I am trying to add a new column to my dataframe that displays either a red, yellow, or green "status" based upon the existence of a value within each group.
library(dplyr)
a <- c("A", "A", "B", "B", "C", "C")
b <- c(90,80,90,90,90,70)
df <- data.frame("Group" = a, "Value" = b)
> df
Group Value
1 A 90
2 A 80
3 B 90
4 B 90
5 C 90
6 C 70
If any value in a group is less than 80 I want each row of RYG to be red; if any value in a group is between 80 and 90 I want it to be yellow, and anything 90 or greater is green. I am trying to use any() to accomplish this but it seems to be overriding the group_by:
Warning messages:
1: In any(Value, na.rm = TRUE) :
coercing argument of type 'double' to logical
> df_2
# A tibble: 6 x 3
# Groups: Group [3]
Group Value RYG
<fct> <dbl> <chr>
1 A 90 RED
2 A 80 RED
3 B 90 RED
4 B 90 RED
5 C 90 RED
6 C 70 RED
Expected outcome is:
> df_2
# A tibble: 6 x 3
# Groups: Group [3]
Group Value RYG
<fct> <dbl> <chr>
1 A 90 YELLOW
2 A 80 YELLOW
3 B 90 GREEN
4 B 90 GREEN
5 C 90 RED
6 C 70 RED
I think in your problem logic, you are missing calculating a statistic based on values per group. As you stated the problem, why would group C be red instead of green? Based on your expected outcomes, it seems like you want to use the minimum Value per Group to determine the color.
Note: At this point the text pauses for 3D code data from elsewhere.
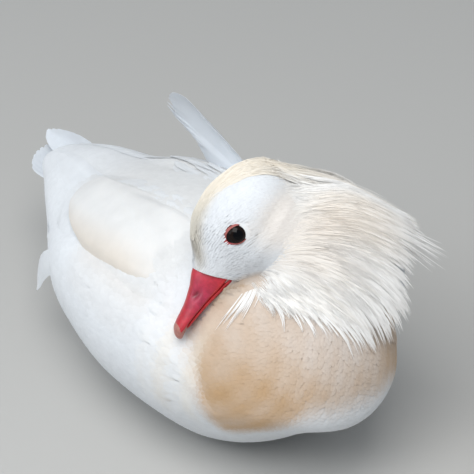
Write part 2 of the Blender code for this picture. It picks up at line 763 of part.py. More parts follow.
def make_raised_sail():
    """The left wing's broad fan feather, standing over the back."""
    root = np.array([2.0, 98.0]) * MM
    share = np.linspace(0, 1, len(SAIL_EDGE))[None, :]
    r = np.linspace(0, 1, 6)[:, None]
    r = 0.06 + 0.94 * r
    flat = root + (SAIL_EDGE[None, :, :] - root) * r[..., None]
    x, z = flat[..., 0], flat[..., 1]
    y = SAIL_AT[1] - (SAIL_NORMAL[0] * (x - SAIL_AT[0]) + SAIL_NORMAL[2] * (z - SAIL_AT[2])) / SAIL_NORMAL[1]
    y = y + 3 * MM * np.sin(math.pi * r) * np.sin(math.pi * share)
    points = np.stack([x, y, z], axis=-1)
    normal = np.broadcast_to(SAIL_NORMAL / np.linalg.norm(SAIL_NORMAL), points.shape)
    sail = plate("sail_left", points, normal, 0.9 * MM * np.ones(points.shape[:2]))
    barbs = []
    for i in range(4):
        at = np.array([x[-1, 5], y[-1, 5], z[-1, 5]]) * (1 - i / 3) + np.array([x[-1, 7], y[-1, 7], z[-1, 7]]) * i / 3
        out = np.array([-1, 0.05, 0.35 - 0.3 * i]) * (4.5 + i % 2) * MM
        path = np.stack([at - 1.6 * out, at - 0.4 * out, at + 0.4 * out, at + out])
        barbs.append(vane("barb", path, np.array([4, 3.6, 2.4, 1]) * MM, np.tile(normal[0, 0], (4, 1)), 0.7 * MM))
    combine(sail, barbs, "UNION")
    cutters = [grown_torso(), wing_core("wing_cutter", 1, GAP), *primaries(1, GAP), *wing_tiers(1, GAP)]
    combine(sail, cutters, "DIFFERENCE")
    finish(sail, "plumage")


def make_folded_sail():
    """The right wing's broad fan feather, laid back over the wing with its round end free."""
    s = np.linspace(0, 1, 11)[:, None]
    t = np.linspace(0, 1, 9)[None, :]
    back = (-86 + 10 * t + 34 * t ** 3 + 7 * (1 - t) ** 4) * MM
    x = 16 * MM + (back - 16 * MM) * s
    spread = 0.5 + 0.5 * np.sin(s * math.pi / 2) ** 0.7
    angle = np.radians(44 + (22 + (69 - 22) * t - 44) * spread)
    lift = WING_THICK + (1.1 + 1.5 * np.minimum(1, s / 0.25) + 2.2 * s ** 2) * MM
    points, way = torso_surface(x, angle, -1, lift)
    sail = plate("sail_right", points, way, 0.9 * MM * np.ones(x.shape))
    finish(sail, "plumage")


# Tail feathers as their lateral place, turn and length, in mm and degrees
RECTRICES = [(1, 0, 42), (3, 1.5, 42), (5, 3, 41.5), (7, 4.5, 40), (8.5, 6, 38), (9.5, 8, 35)]


def make_tail():
    """Tail coverts over a fan of tail feathers."""
    tail = loft_object("tail", TORSO, TORSO_RINGS, 20)
    sliced(tail, (TAIL_CUT_X - GAP / 2, 0, 0), (1, 0, 0))
    feathers = []
    t = np.linspace(0, 1, 5)[:, None]
    for i, (place, turn, length) in enumerate(RECTRICES):
        for side in (1, -1):
            a = math.radians(turn) * side
            root = np.array([-121.0, place * 0.8 * side, 61.0]) * MM
            tip = root + length * MM * np.array([-math.cos(a), math.sin(a), 0.06 + 0.1 * side])
            path = root + (tip - root) * t
            path[:, 2] += (0.7 * (5 - i) - 1.6 + 0.3 * (side > 0)) * MM
            width = 12.5 * MM * np.array([0.7, 0.9, 1, 1.05, 0.6])
            up = np.tile([0, -0.1 * side, 1.0], (5, 1))
            feathers.append(vane("rectrix", path, width, up, 0.8 * MM))
    combine(tail, feathers, "UNION")
    finish(tail, "plumage")


RUFF_ROOT = {"front": 13 * MM, "back": -31 * MM, "high": -10 * MM, "nape": 3 * MM}
RUFF_SHARES = [0, 0.2, 0.4, 0.6, 0.8, 1]
RUFF_TIPS = np.array([(28, -35), (21, -59), (8, -75), (-8, -79), (-26, -75), (-46, -64)]) * MM


def ruff_path(side, share, reach, steps):
    """One line of the ruff in the head's frame: share runs from the throat to the nape."""
    root = np.array([
        RUFF_ROOT["front"] + (RUFF_ROOT["back"] - RUFF_ROOT["front"]) * share,
        side * 15 * MM,
        RUFF_ROOT["high"] + 7 * MM * math.sin(math.pi * share) + RUFF_ROOT["nape"] * share ** 3,
    ])
    tip_a, tip_c = (np.interp(share, RUFF_SHARES, RUFF_TIPS[:, k]) for k in (0, 1))
    tip = np.array([tip_a, side * (26 - 8 * share ** 3) * MM, tip_c])
    tip = root + (tip - root) * reach
    bend = (root + tip) / 2 + np.array([-3 * MM * share, side * 8 * MM, 6 * MM])
    return head_point(curve_between(root, bend, tip, steps))


def drape_clearance(points, least):
    """How far over the bodies a hanging feather stays: more where the folded wings lie."""
    over_wing = np.clip((44 * MM - points[:, 0]) / (12 * MM), 0, 1)
    return least + over_wing * (WING_THICK + 1 * MM)


def down_to_back(path, steps):
    """The part of a path before it comes near the torso and its folded wing, in equal steps."""
    room = outside(path, TORSO) - drape_clearance(path, 2.4 * MM)
    near = np.nonzero(room < 0)[0]
    stop = near[0] if len(near) else len(path) - 1
    at = np.linspace(0, max(stop, 6), steps)
    return np.stack([np.interp(at, np.arange(len(path)), path[:, k]) for k in range(3)], axis=1)


RUFF_SIDES = {
    1: {"name": "ruff_left", "first": 0.0, "reach": 1.0, "core": 0.5, "locks": 13},
    -1: {"name": "ruff_right", "first": 0.55, "reach": 0.9, "core": 0.5, "locks": 5},
}


def ruff_core(side, plan):
    """The cape that the locks of one cheek grow out of, half way to their tips."""
    rows = []
    for share in np.linspace(plan["first"], 1, 9):
        if side > 0:
            path = lifted(ruff_path(side, share, plan["core"], 6), 2.2 * MM, [TORSO, NECK, HEAD])
        else:
            path = ruff_path(side, share, plan["reach"], 40)
            path = down_to_back(lifted(path, 2.2 * MM, [NECK, HEAD], 8 * MM), 11)[:6]
        rows.append(path)
    points = np.stack(rows, axis=1)
    _, way = height_over(points.reshape(-1, 3), [NECK, HEAD], 8 * MM)
    return plate(plan["name"], points, way.reshape(points.shape), 1.8 * MM * np.ones(points.shape[:2]))


def make_ruffs():
    """The long whisker feathers of each cheek. The right ones end on the back, the left ones over the breast."""
    for side, plan in RUFF_SIDES.items():
        ruff = ruff_core(side, plan)
        locks = []
        for i in range(plan["locks"]):
            share = plan["first"] + (1 - plan["first"]) * (0.03 + 0.94 * i / (plan["locks"] - 1))
            over = i % 2
            if side > 0:
                path = ruff_path(side, share, plan["reach"] * uneven(i, 0.1), 30)[6:][::4]
                clearance = drape_clearance(path, (2.3 + 0.5 * over) * MM)
            else:
                path = ruff_path(side, share, plan["reach"], 40)
                path = down_to_back(lifted(path, 2.2 * MM, [NECK, HEAD], 8 * MM), 11)[3:]
                clearance = (2.4 + 0.4 * over) * MM * np.ones(len(path))
            bodies = [TORSO, NECK, HEAD] if side > 0 else [NECK, HEAD]
            locks.append(lock(path, 8 * MM, 1.2 * MM, clearance, bodies))
        combine(ruff, locks, "UNION", "EXACT" if side > 0 else "MANIFOLD", 0)
        finish(ruff, "crest")


CREST_LINE = np.array([(15, 14.5), (-2, 20), (-20, 16), (-32, 3), (-40, -15), (-45, -37), (-47, -64)]) * MM


def crest_path(turn, reach, start, steps, height):
    """One line of the crest from the crown down the nape, turned out from its middle by some degrees."""
    t = start + (reach - start) * np.linspace(0, 1, steps)
    knots = np.linspace(0, 1, len(CREST_LINE))
    a = eased(t, knots, CREST_LINE[:, 0])
    c = eased(t, knots, CREST_LINE[:, 1])
    out = math.sin(math.radians(turn))
    b = out * 15 * MM * (0.6 + 0.7 * t)
    c = c - (1 - math.cos(math.radians(turn))) * 14 * MM
    path = head_point(np.stack([a, b, c], axis=1))
    return lifted(path, height, [TORSO, NECK, HEAD])


def make_crest():
    """The long feathers of the crown and nape, as a smooth cap that breaks up into locks down the neck."""
    rows = [crest_path(turn, 0.62, 0.05, 7, 1.4 * MM) for turn in np.linspace(-60, 60, 7)]
    points = np.stack(rows, axis=1)
    _, way = height_over(points.reshape(-1, 3), [TORSO, NECK, HEAD], 8 * MM)
    crest = plate("crest", points, way.reshape(points.shape), 1.6 * MM * np.ones(points.shape[:2]))
    locks = []
    for i in range(9):
        turn = -54 + 108 * i / 8
        reach = (1 - 0.16 * abs(turn) / 54) * uneven(i, 0.05)
        height = (1.4 + 0.45 * (i % 2)) * MM
        path = crest_path(turn, reach, 0.42, 6, height)
        locks.append(lock(path, 8.6 * MM, 1.3 * MM, height, [TORSO, NECK, HEAD]))
    combine(crest, locks, "UNION", flatten=0)
    combine(crest, [grown_head()], "DIFFERENCE", flatten=0)
    finish(crest, "crest")


def main():
    clear_scene()
    make_torso()
    make_neck()
    make_head()
    make_bill()
    make_eyes()
    make_legs()
    make_wings()
    make_flanks()
    make_raised_sail()
    make_folded_sail()
    make_tail()
    make_crest()
    make_ruffs()


main()
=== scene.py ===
import math

import bmesh
import bpy
import numpy as np
from mathutils import Matrix


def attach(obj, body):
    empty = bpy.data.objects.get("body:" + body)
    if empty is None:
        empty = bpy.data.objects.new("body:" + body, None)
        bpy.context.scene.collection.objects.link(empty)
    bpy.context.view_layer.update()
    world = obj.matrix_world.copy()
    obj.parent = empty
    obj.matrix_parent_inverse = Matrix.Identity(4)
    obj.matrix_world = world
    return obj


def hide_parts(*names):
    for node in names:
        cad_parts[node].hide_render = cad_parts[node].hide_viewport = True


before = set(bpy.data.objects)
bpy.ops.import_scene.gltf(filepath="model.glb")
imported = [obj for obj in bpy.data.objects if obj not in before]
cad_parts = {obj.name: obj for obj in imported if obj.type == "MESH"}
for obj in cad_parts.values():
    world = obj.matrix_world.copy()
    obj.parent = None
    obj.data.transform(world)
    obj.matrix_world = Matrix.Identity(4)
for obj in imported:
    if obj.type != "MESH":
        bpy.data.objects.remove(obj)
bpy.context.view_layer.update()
mm = 0.001
print("frame loaded", len(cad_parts), "nodes")

# the body as lofts: distance along, half width, middle height, rise above it, drop below it, in mm
torsoStations = [
    (108, 0, 58, 0, 0), (103, 20, 59, 21, 14), (93, 32.5, 58, 36, 18), (78, 43.5, 56.5, 46.5, 27),
    (62, 51, 55, 53, 38.5), (45, 54.5, 53.5, 57, 47.5), (28, 57, 53, 57.5, 53.5), (-14, 58, 52.5, 56, 56),
    (-55, 52.5, 52.5, 45.5, 55.5), (-80, 45, 54, 35.5, 50), (-100, 37, 57, 26.5, 38), (-118, 28, 60, 20, 25),
    (-136, 18, 61, 12, 14), (-150, 10, 61, 5, 6), (-154, 0, 61, 0, 0),
]
headStations = [
    (-35, 0, -3, 0, 0), (-31, 10, -3, 10, 13), (-20, 17, -4, 19, 21), (-7, 18.3, -4, 22.5, 22),
    (4, 16.4, -4, 21.5, 20), (13, 12.8, -4, 17, 16.5), (20, 10.5, -4.5, 11, 12.5), (26, 8.6, -5, 8, 10),
    (34, 0, -6, 0, 0),
]
upperBill = [
    (10, 0, -7, 0, 0), (14, 8.8, -9.5, 14, 3.4), (25, 8.2, -8.8, 11.8, 3), (33, 7.1, -8.2, 7.4, 2.4),
    (42, 6.2, -8, 4.2, 1.8), (50, 5.3, -8.2, 3, 1.5), (55, 0, -9, 0, 0),
]
lowerBill = [
    (10, 0, -12.6, 0, 0), (14, 7.6, -13.0, 1.6, 3.6), (25, 6.8, -11.6, 1.4, 2.6), (38, 5.3, -10.2, 1.2, 1.7),
    (47, 4.4, -9.9, 1, 1.2), (50.4, 0, -10, 0, 0),
]
billNail = [
    (46, 0, -7, 0, 0), (47.5, 5.2, -7.6, 2.6, 2.4), (51, 4.8, -8, 2.7, 3), (54, 2.9, -9.2, 2, 2.6),
    (55.4, 0, -10, 0, 0),
]
neckStations = [
    (0, 0, 0, 0, 0), (7, 17, 0, 17, 19), (24, 21, 0, 20, 24), (46, 24, 0, 23, 25), (66, 23, 0, 22, 22),
    (80, 0, 0, 0, 0),
]

headPlace = {"at": (39.0, -22.5, 127.0), "yaw": -90.0, "pitch": -46.0, "roll": 28.0}
# the view of the photo: a point in mm, and where it lies in the picture in pixels
photoView = {"azimuth": 56.0, "elevation": 33.0, "distance": 1.4, "pxPerMm": 2.1, "aim": (0, 0, 57),
             "aimPx": (224, 299), "frame": 474}


def turnedAxes(yaw, pitch, roll):
    # forward from the yaw and pitch, left level with the ground, both then rolled about forward
    y, p, r = (math.radians(v) for v in (yaw, pitch, roll))
    forward = np.array([math.cos(y) * math.cos(p), math.sin(y) * math.cos(p), math.sin(p)])
    left = np.array([-math.sin(y), math.cos(y), 0.0])
    up = np.cross(forward, left)
    return np.array([
        forward,
        left * math.cos(r) + up * math.sin(r),
        up * math.cos(r) - left * math.sin(r),
    ])


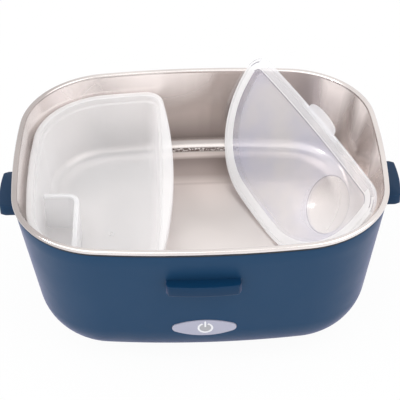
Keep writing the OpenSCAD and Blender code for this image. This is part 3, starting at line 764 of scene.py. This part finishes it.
# %% [markdown]
# A wall with one rounded corner closes off a pocket for sauce in the front left of the box. It is
# drawn as a plan, extruded up, and has a wider lip along its top.

# %% Pocket wall
POCKET_X, POCKET_Y, POCKET_TOP = -75.7, -3.0, 78.0      # outer faces of its two walls, and its top
POCKET_R = 8.0
INTO_LEFT, INTO_FRONT = -98.5, -70.5            # where the walls end inside the box's own wall


def bend_points(thick):
    """Plan of two walls of one thickness that meet in a rounded corner."""
    xc, yc = POCKET_X - POCKET_R, POCKET_Y - POCKET_R
    points = [(INTO_LEFT, POCKET_Y)] + walk([(xc, yc, POCKET_R, 90, 0, 12)])
    points += [(POCKET_X, yc), (POCKET_X, INTO_FRONT), (POCKET_X - thick, INTO_FRONT)]
    points += walk([(xc, yc, POCKET_R - thick, 0, 90, 12)])
    return points + [(xc, POCKET_Y - thick), (INTO_LEFT, POCKET_Y - thick)]


pocket = prism("pocket_wall", bend_points(1.5), BOX_UNDER + 0.7, POCKET_TOP - 1.2)
pocket_lip = prism("pocket_lip", bend_points(3.0), POCKET_TOP - 1.5, POCKET_TOP)
for piece in (pocket, pocket_lip):
    soften(piece, 0.5, 3)
    finish_shading(piece, 40)
    print(piece.name, "has", len(piece.data.polygons), "faces")

# %% [markdown]
# The gate mark is the small scar left on the floor where the plastic flowed into the mould: a
# ring that stands a little out of the floor.

# %% Gate mark
bpy.ops.object.select_all(action="DESELECT")
bpy.ops.mesh.primitive_torus_add(major_radius=1.6 * MM, minor_radius=0.35 * MM, major_segments=32,
                                 minor_segments=10)
gate_mark = start_piece("gate_mark")
settle(gate_mark, Matrix.Translation(Vector((-57.0, -12.0, BOX_UNDER + BOX_WALL + 0.1)) * MM))
finish_shading(gate_mark)
print("gate mark at", [round(v, 4) for v in gate_mark.data.vertices[0].co])

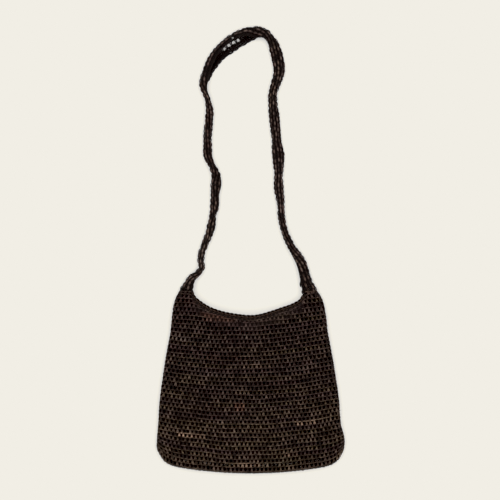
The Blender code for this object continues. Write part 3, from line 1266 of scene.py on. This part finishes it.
    def _highest(self, points: Array, rows: Array, t: Array) -> Array:
        """Where the cloth ends at the rim or the top of a shoulder.

        Args:
            points: the cloth's points at the grid rows and columns.
            rows: the crochet row of each grid row.
            t: the place round the bag of each grid column.

        Returns:
            The highest row of each grid column, less the string's radius.
        """
        over = np.zeros(points.shape[:2])
        for back in (False, True):
            rim = self.shape.rim_above(back, points[..., 0], self.shape.root_y)
            rim = np.minimum(rim, self.shape.root_y)
            over = np.where((t >= 1) == back, points[..., 1] - rim, over)
        over[rows < self.FIRST_ROWS] = -1
        first = np.argmax(over > 0, axis=0)
        before = np.take_along_axis(over, (first - 1)[None, :], axis=0)[0]
        after = np.take_along_axis(over, first[None, :], axis=0)[0]
        part = -before / (after - before)
        return rows[first - 1] + part / self.fineness - self.string / self.height

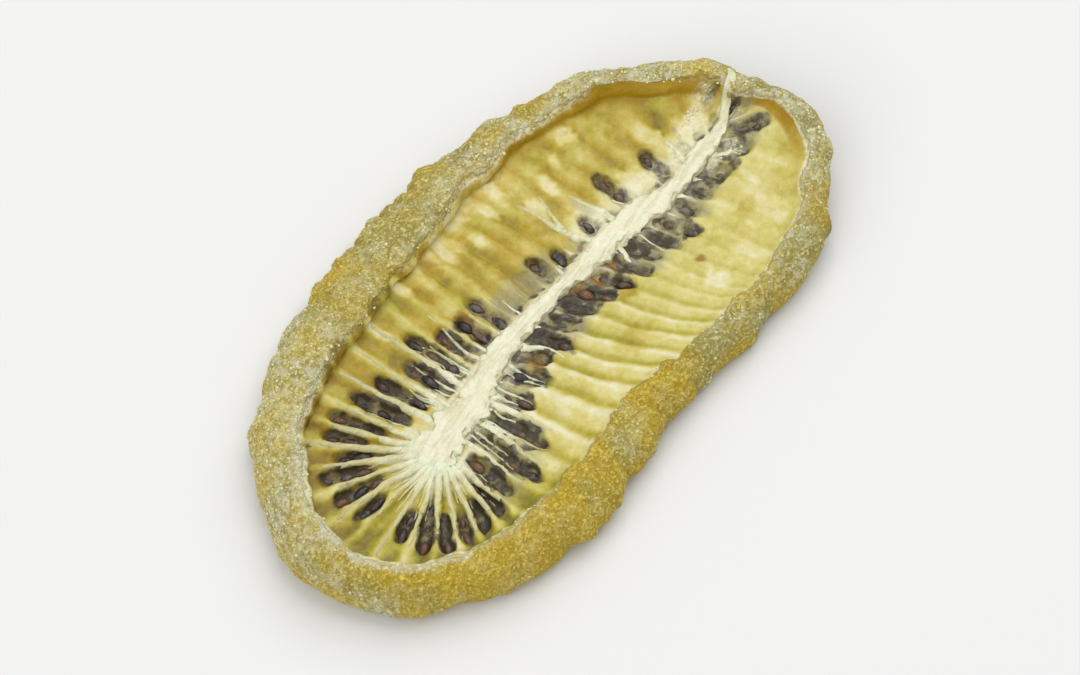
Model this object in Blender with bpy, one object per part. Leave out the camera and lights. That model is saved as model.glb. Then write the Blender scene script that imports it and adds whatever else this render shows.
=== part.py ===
"""A dried kiwi slice, cut lengthwise through a peeled fruit.

The slice is one solid: a thin ribbed middle inside a thick, curled rim. A pale core runs along it from
a broad blunt end, where the ribs fan out, to a thin tip. Dark seeds sit in the hollows between the ribs,
on the face that shows and on the underside. The slice lies on a few flat spots under its rim.

The shape is made of spokes. Each starts on the core's middle line and runs to the outline, and carries a
section of points over the upper side and back along the underside. The spokes fan round the core's ends.

Frame: +X along the slice from the fan to the thin tip, +Z up. The origin is at the middle of the
bounding box, on the surface that the slice lies on. Sizes below are in millimetres and degrees.
"""

import math
import random
from collections import namedtuple

import bmesh
import bpy
import numpy as np

MM = 0.001

# Widest outline seen from above, anticlockwise from the thin tip. The slice is a skewed oval with a
# cut-off corner, as the fruit was squeezed while it dried.
OUTLINE_POINTS = (
    (31.0, -1.6), (27.8, 4.4), (21.4, 10.9), (11.4, 15.0), (-0.4, 16.8), (-11.2, 16.6), (-20.8, 14.0),
    (-27.8, 8.2), (-31.3, 0.0), (-28.8, -7.6), (-22.4, -13.2), (-12.4, -16.6), (0.6, -16.0),
    (10.0, -17.1), (20.4, -17.4), (28.0, -13.8), (31.5, -8.8),
)

# The pale core: its middle line from the broad end to the tip, its half width at even steps along it,
# its height over the flesh beside it, and its rounded shoulder as shares of that width and height.
CORE_POINTS = (
    (-14.5, -1.5), (-7.7, -0.8), (-0.9, -0.4), (5.9, -1.1), (12.7, -2.1), (19.4, -3.7), (25.9, -3.4),
)
CORE_HALF_WIDTHS = (1.9, 1.75, 1.25, 1.0, 0.8, 1.25, 1.15, 0.85, 0.45)
CORE_RISE = 0.75
SHOULDER_WIDTH = 0.6
SHOULDER_HEIGHT = 0.85

# Ribs: how many start along each side of the core, round its broad end and round its tip, and their
# directions beside the core as (share along the core, direction).
SIDE_RIBS = 20
FAN_RIBS = 13
TIP_RIBS = 3
SPOKES_PER_RIB = 3
LEFT_RIB_ANGLES = ((0.0, 101), (0.05, 98), (0.1, 95), (0.2, 91), (0.5, 88), (0.8, 84), (1.0, 40))
RIGHT_RIB_ANGLES = (
    (0.0, 261), (0.06, 266), (0.13, 272), (0.2, 284), (0.3, 290), (0.45, 289), (0.62, 283), (0.8, 281),
    (1.0, 322),
)

# How far a rib stands over the hollows beside it, how much of that it has at the core, where it is
# full and where it starts to sink into the rim. Ribs are thin and sharp in the fan, which ends at
# FAN_END, and broad fingers with narrow grooves beside the core.
RIB_HEIGHT = 0.45
RIB_AT_CORE = 0.45
RIB_FULL = 0.45
RIB_SINKS = 0.75
RIB_AT_RIM = 0.45
FAN_END = 0.3
FAN_SHARPNESS = 2.2
SIDE_SHARPNESS = 0.8

# Heights over the surface that the slice lies on.
FLESH_HEIGHT = 2.75
BELLY_HEIGHT = 1.6
UNDER_FLESH_HEIGHT = 0.95
UNDER_CORE_HEIGHT = 0.45
UNDER_EDGE_HEIGHT = 0.6

# What changes round the rim, as (direction from the middle, value): how wide the rim is from its crest
# to the outline, how high its crest is, how far its inner wall slopes before the flesh, and how far the
# flesh rises from the core to that wall.
RIM_WIDTHS = ((0, 2.3), (45, 3.4), (85, 5.2), (115, 5.9), (140, 4.6), (180, 3.2), (210, 3.1), (238, 4.3),
              (270, 3.6), (300, 2.8), (340, 2.2))
CREST_HEIGHTS = ((0, 5.0), (45, 5.0), (90, 5.4), (135, 5.8), (180, 5.5), (225, 5.2), (270, 4.5), (315, 4.4))
INNER_WALL_RUNS = ((0, 1.3), (70, 0.9), (100, 0.6), (150, 0.6), (190, 0.9), (230, 1.8), (270, 2.6),
                   (315, 2.0))
FLESH_RISES = ((0, 0.6), (55, 0.4), (80, 0.8), (110, 1.3), (150, 1.2), (180, 0.8), (210, 0.6), (270, 1.0))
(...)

I suggest trying out the dplyr::case_when function, combined with dplyr::between:
a <- c("A", "A", "B", "B", "C", "C")
b <- c(90,80,90,90,90,70)
df <- data.frame("Group" = a, "Value" = b)
library(tidyverse)
#> Warning: package 'tibble' was built under R version 3.5.2
df2 <- df %>%
group_by(Group) %>%
mutate(RYG = case_when(
min(Value) < 80 ~ "red",
between(min(Value), 80, 89) ~ "yellow",
TRUE ~ "green"
))
df2
#> # A tibble: 6 x 3
#> # Groups: Group [3]
#> Group Value RYG
#> <fct> <dbl> <chr>
#> 1 A 90 yellow
#> 2 A 80 yellow
#> 3 B 90 green
#> 4 B 90 green
#> 5 C 90 red
#> 6 C 70 red
zero or more logical vectors. Other objects of zero length are ignored, and the rest are coerced to logical ignoring any class.
As I mentioned earlier, you need an explicit trumping rule for when any value in a group is < 80 and any value is ALSO > 90 for example. The code below uses case_when in this way, but the rule is implicit in my ordering of your arguments, so red trumps yellow which trumps green. This essentially corresponds to applying a "min" to each value per group (which is what I did to create df2; for this reason, I think this code is clearer about what you are trying to accomplish, which was why I suggested it initially).
a <- c("A", "A", "B", "B", "C", "C")
b <- c(90,80,90,90,90,70)
df <- data.frame("Group" = a, "Value" = b)
library(tidyverse)
#> Warning: package 'tibble' was built under R version 3.5.2
df2 <- df %>%
group_by(Group) %>%
mutate(RYG = case_when(
min(Value) < 80 ~ "red",
between(min(Value), 80, 89) ~ "yellow",
TRUE ~ "green"
))
df3 <- df %>%
group_by(Group) %>%
mutate(RYG = case_when(
any(Value < 80, na.rm = TRUE) ~ "red",
any(Value >= 80, na.rm = TRUE) & any(Value <= 89, na.rm = TRUE) ~ "yellow",
TRUE ~ "green"
))
df3
#> # A tibble: 6 x 3
#> # Groups: Group [3]
#> Group Value RYG
#> <fct> <dbl> <chr>
#> 1 A 90 yellow
#> 2 A 80 yellow
#> 3 B 90 green
#> 4 B 90 green
#> 5 C 90 red
#> 6 C 70 red
all_equal(df2, df3)
#> [1] TRUE